*Task description*:
Return, word for word, every line that follows.

*Data provided*:
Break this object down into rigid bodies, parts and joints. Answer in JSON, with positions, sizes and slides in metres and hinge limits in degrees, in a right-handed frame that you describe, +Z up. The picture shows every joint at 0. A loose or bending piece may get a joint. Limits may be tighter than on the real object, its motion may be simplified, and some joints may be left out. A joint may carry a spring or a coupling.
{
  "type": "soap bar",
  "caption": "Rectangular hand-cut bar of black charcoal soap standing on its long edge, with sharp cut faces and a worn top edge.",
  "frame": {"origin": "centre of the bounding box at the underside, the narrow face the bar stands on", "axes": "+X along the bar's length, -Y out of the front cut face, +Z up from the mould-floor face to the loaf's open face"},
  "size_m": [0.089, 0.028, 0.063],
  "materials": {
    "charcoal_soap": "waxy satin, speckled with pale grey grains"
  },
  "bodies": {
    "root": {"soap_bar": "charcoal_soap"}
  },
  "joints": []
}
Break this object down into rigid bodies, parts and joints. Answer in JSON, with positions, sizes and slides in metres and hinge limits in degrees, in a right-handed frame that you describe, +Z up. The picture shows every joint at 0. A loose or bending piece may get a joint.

*Answer to the task*:
Break this object down into rigid bodies, parts and joints. Answer in JSON, with positions, sizes and slides in metres and hinge limits in degrees, in a right-handed frame that you describe, +Z up. The picture shows every joint at 0. A loose or bending piece may get a joint. Limits may be tighter than on the real object, its motion may be simplified, and some joints may be left out. A joint may carry a spring or a coupling.
{
  "type": "soap bar",
  "caption": "Rectangular hand-cut bar of black charcoal soap standing on its long edge, with sharp cut faces and a worn top edge.",
  "frame": {"origin": "centre of the bounding box at the underside, the narrow face the bar stands on", "axes": "+X along the bar's length, -Y out of the front cut face, +Z up from the mould-floor face to the loaf's open face"},
  "size_m": [0.089, 0.028, 0.063],
  "materials": {
    "charcoal_soap": "waxy satin, speckled with pale grey grains"
  },
  "bodies": {
    "root": {"soap_bar": "charcoal_soap"}
  },
  "joints": []
}
Break this object down into rigid bodies, parts and joints. Answer in JSON, with positions, sizes and slides in metres and hinge limits in degrees, in a right-handed frame that you describe, +Z up. The picture shows every joint at 0. A loose or bending piece may get a joint.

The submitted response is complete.